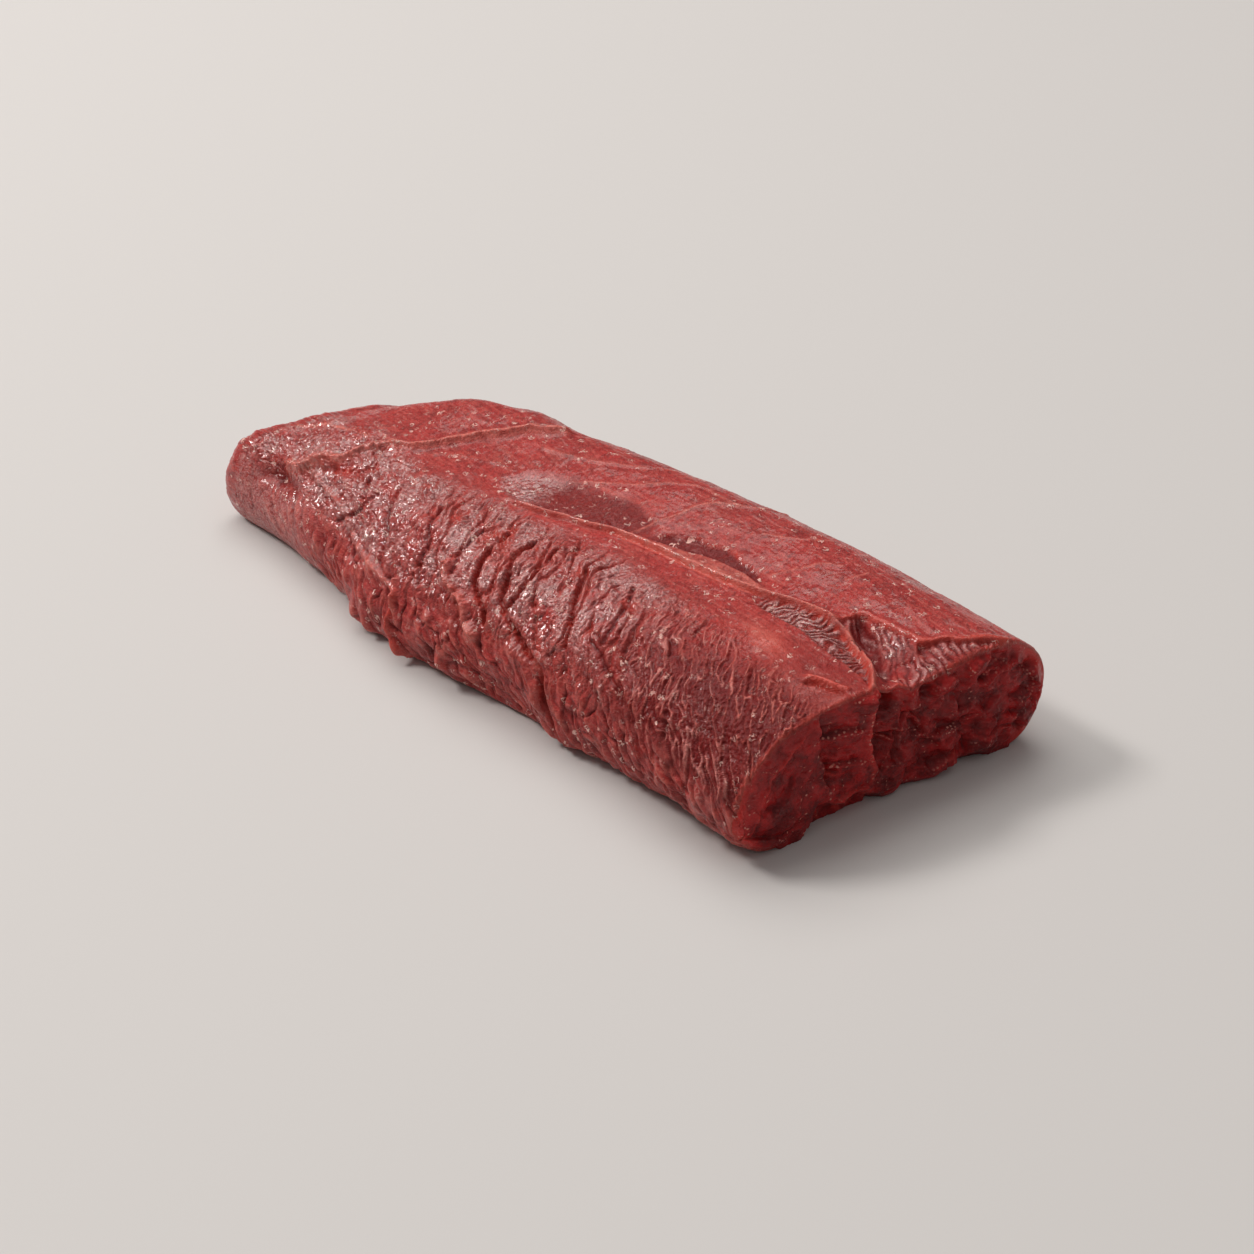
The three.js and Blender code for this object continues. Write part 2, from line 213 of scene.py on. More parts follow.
# Lumps, and hollows where the height is negative.
# dark on a hollow is painted shade and glow a painted glow; the glowSpot's pale and glow are a painted
# highlight.
lumps = (
    {"name": "farLip", "at": (-111, 31), "along": 6, "across": 8, "turn": 0, "height": 2.4},
    {"name": "farPale", "at": (-89, 36), "along": 6, "across": 4, "turn": 30, "height": 1.3, "pale": 0.45},
    {"name": "farHollow", "at": (-96, 27), "along": 7, "across": 2.8, "turn": -4, "height": -2.4,
     "dark": 0.8, "silverAndSheen": -1.5},
    {"name": "farBelly", "at": (-80, 22), "along": 11, "across": 7, "turn": -10, "height": 0.8},
    {"name": "farCheek", "at": (-56, 32), "along": 11, "across": 7, "turn": -20, "height": 0.9},
    {"name": "farCheek2", "at": (-38, 44), "along": 7, "across": 9, "turn": 0, "height": 0.9},
    {"name": "backSwell1", "at": (-74, 91), "along": 8, "across": 9, "turn": 0, "height": 1.4},
    {"name": "backSwell2", "at": (-54, 97), "along": 10, "across": 10, "turn": 0, "height": 1.8},
    {"name": "knob1", "at": (-43, 8), "along": 8, "across": 9, "turn": 0, "height": 2.0},
    {"name": "knob2", "at": (-26, 7), "along": 4, "across": 5, "turn": 0, "height": 1.0},
    {"name": "knob3", "at": (-8.5, 11.5), "along": 2.2, "across": 2.8, "turn": 0, "height": 1.9,
     "glow": 0.8},
    {"name": "knob3Dent", "at": (-13, 12), "along": 2.4, "across": 2.6, "turn": 0, "height": -1.5,
     "dark": 0.8},
    {"name": "flap", "at": (0, 15), "along": 1.6, "across": 1.4, "turn": 0, "height": 0.9, "glow": 0.7},
    {"name": "waist", "at": (10, 10), "along": 12, "across": 9, "turn": 0, "height": -1.8},
    {"name": "knob4", "at": (37, 9), "along": 5, "across": 7, "turn": 0, "height": 1.6},
    {"name": "waist2", "at": (78, 8), "along": 14, "across": 8, "turn": 0, "height": -1.2},
    {"name": "ribHollow", "at": (3, 31), "along": 3.2, "across": 3.6, "turn": 0, "height": -1.5,
     "dark": 0.7},
    {"name": "glowSpot", "at": (73, 67.5), "along": 8, "across": 3.6, "turn": -6, "height": 0.3,
     "pale": 0.6, "glow": 0.7, "dark": -0.4},
    {"name": "membrane", "at": (96, 64), "along": 12, "across": 6, "turn": 18, "height": 0.2, "pale": 0.2,
     "wet": 0.2, "silverAndSheen": 0.2},
)
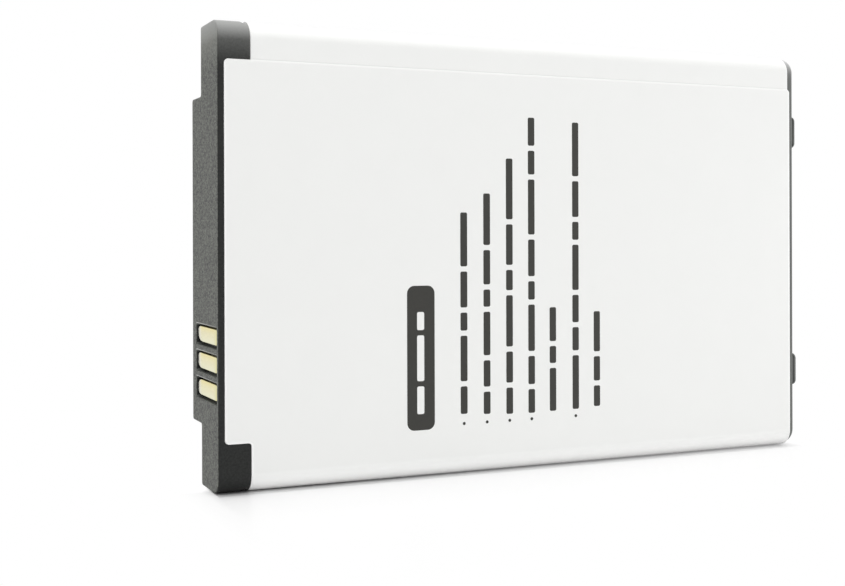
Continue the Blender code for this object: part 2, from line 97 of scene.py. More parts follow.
# Base cap, with the pocket for the foam pad under it
FOAM_MARGIN = 1.4 * MM
FOAM_THICKNESS = 0.13 * MM
BASE_INSET = 0.12 * MM
PIP_PLACES = (7.01 * MM, 29.04 * MM)
PIP_HEIGHTS = (0.37 * MM, 0.3 * MM)
PIP_CORNER = 0.5 * MM
PIP_RADIUS = 0.26 * MM

# Film: places along the pack, radii, the way round with its ramp, the edge, and the mesh
WRAP_START = 2.57 * MM
WRAP_END = 53.78 * MM
PANEL_START = 0.49 * MM
PANEL_TRIM = 0.04 * MM
NOTCH_RADIUS = 0.25 * MM
TAIL_RADIUS = 0.12 * MM
START_HEIGHT = 2.0 * MM
TABLE_STEP = 0.02 * MM
RAMP_LENGTH = 4.0 * MM
RAMP_MARGIN = 0.4
FILM_EDGE = 0.05 * MM
EDGE_WIDTH = 0.2 * MM
EDGE_STRETCH = 0.14 * MM
FILM_UNDER = 0.97
ROW_PITCH = 1.1 * MM
ROW_MARGIN = 0.2 * MM
COLUMN_PITCH = 1.7 * MM
COLUMN_MARGINS = (0.35 * MM, 0.3 * MM)

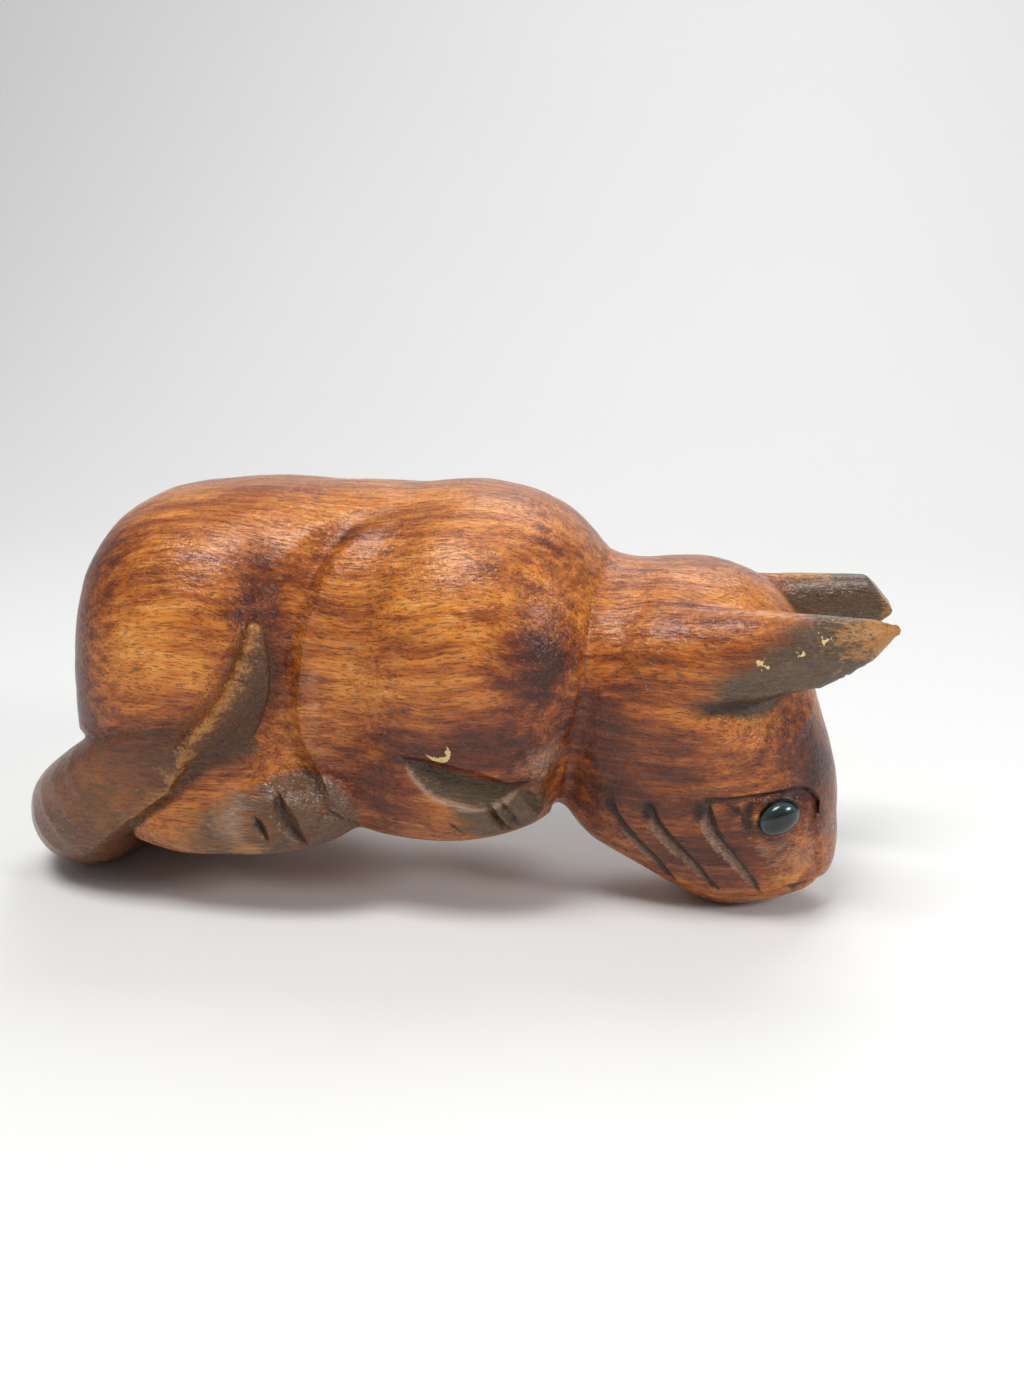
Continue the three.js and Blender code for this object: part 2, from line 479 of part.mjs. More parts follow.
// Merges the edges that matter least to the shape until few enough triangles are left. Each
// corner carries the summed squared distance to the planes round it, and a merged corner
// goes where that sum is least.
function thin({ points, faces }, wanted) {
  const sums = points.map(() => new Float64Array(10));
  const around = points.map(() => new Set());
  const normalOf = (p, q, r) => new THREE.Vector3().crossVectors(
    new THREE.Vector3(q[0] - p[0], q[1] - p[1], q[2] - p[2]),
    new THREE.Vector3(r[0] - p[0], r[1] - p[1], r[2] - p[2]));
  faces.forEach((face, f) => {
    const n = normalOf(...face.map((i) => points[i]));
    const area = n.length() / 2;
    n.normalize();
    const [x, y, z] = points[face[0]];
    const plane = [n.x, n.y, n.z, -(n.x * x + n.y * y + n.z * z)];
    for (const i of face) {
      let k = 0;
      for (let a = 0; a < 4; a++) {
        for (let b = a; b < 4; b++) {
          sums[i][k] += plane[a] * plane[b] * area;
          k += 1;
        }
      }
      around[i].add(f);
    }
  });
  const errorAt = (s, [x, y, z]) => s[0] * x * x + 2 * s[1] * x * y + 2 * s[2] * x * z + 2 * s[3] * x
    + s[4] * y * y + 2 * s[5] * y * z + 2 * s[6] * y + s[7] * z * z + 2 * s[8] * z + s[9];
  const bestPoint = (s, middle) => {
    const hold = (s[0] + s[4] + s[7]) * THIN_HOLD + 1e-9;
    const m = new THREE.Matrix3(s[0] + hold, s[1], s[2], s[1], s[4] + hold, s[5], s[2], s[5], s[7] + hold);
    const goal = new THREE.Vector3(hold * middle[0] - s[3], hold * middle[1] - s[6], hold * middle[2] - s[8]);
    return goal.applyMatrix3(m.invert()).toArray();
  };
  const neighbours = (i) => {
    const set = new Set();
    for (const f of around[i]) {
      faces[f].forEach((j) => set.add(j));
    }
    set.delete(i);
    return set;
  };
  const turnsOver = (i, other, goal) => [...around[i]].some((f) => {
    if (faces[f].includes(other)) {
      return false;
    }
    const before = normalOf(...faces[f].map((j) => points[j]));
    const after = normalOf(...faces[f].map((j) => (j === i ? goal : points[j])));
    return before.dot(after) < THIN_LEAST_AGREEMENT * before.length() * after.length();
  });
  let count = faces.length;
  while (count > wanted) {
    const edges = [];
    faces.forEach((face) => {
      if (!face) {
        return;
      }
      for (let k = 0; k < 3; k++) {
        const [a, b] = [face[k], face[(k + 1) % 3]];
        if (a < b) {
          const sum = sums[a].map((v, n) => v + sums[b][n]);
          const middle = points[a].map((v, n) => (v + points[b][n]) / 2);
          const goal = bestPoint(sum, middle);
          const length = Math.hypot(...points[a].map((v, n) => v - points[b][n]));
          edges.push({ a, b, sum, goal, cost: errorAt(sum, goal) + THIN_LENGTH_COST * length ** 4 });
        }
      }
    });
    edges.sort((p, q) => p.cost - q.cost);
    const done = new Set();
    const before = count;
    for (const { a, b, sum, goal } of edges.slice(0, Math.ceil(edges.length * THIN_SHARE_PER_ROUND))) {
      if (count <= wanted) {
        break;
      }
      if (done.has(a) || done.has(b)) {
        continue;
      }
      const [nearA, nearB] = [neighbours(a), neighbours(b)];
      const shared = [...nearA].filter((i) => nearB.has(i));
      if (shared.length !== 2 || turnsOver(a, b, goal) || turnsOver(b, a, goal)) {
        continue;
      }
      points[a] = goal;
      sums[a] = sum;
      for (const f of around[b]) {
        if (faces[f].includes(a)) {
          faces[f].forEach((i) => i !== b && around[i].delete(f));
          faces[f] = null;
          count -= 1;
        } else {
          faces[f] = faces[f].map((i) => (i === b ? a : i));
          around[a].add(f);
        }
      }
      around[b].clear();
      [a, b, ...nearA, ...nearB].forEach((i) => done.add(i));
    }
    if (count === before) {
      break;
    }
  }
  return { points, faces: faces.filter(Boolean) };
}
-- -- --
*WHAT YOU WILL DO*
Exactly the lines above from the one with "Continue the Blender" to the one with "PIP_RADIUS = 0.26 * MM", both included, are to be quoted; leave the rest out.

*TASK OUTPUT*
Continue the Blender code for this object: part 2, from line 97 of scene.py. More parts follow.
# Base cap, with the pocket for the foam pad under it
FOAM_MARGIN = 1.4 * MM
FOAM_THICKNESS = 0.13 * MM
BASE_INSET = 0.12 * MM
PIP_PLACES = (7.01 * MM, 29.04 * MM)
PIP_HEIGHTS = (0.37 * MM, 0.3 * MM)
PIP_CORNER = 0.5 * MM
PIP_RADIUS = 0.26 * MM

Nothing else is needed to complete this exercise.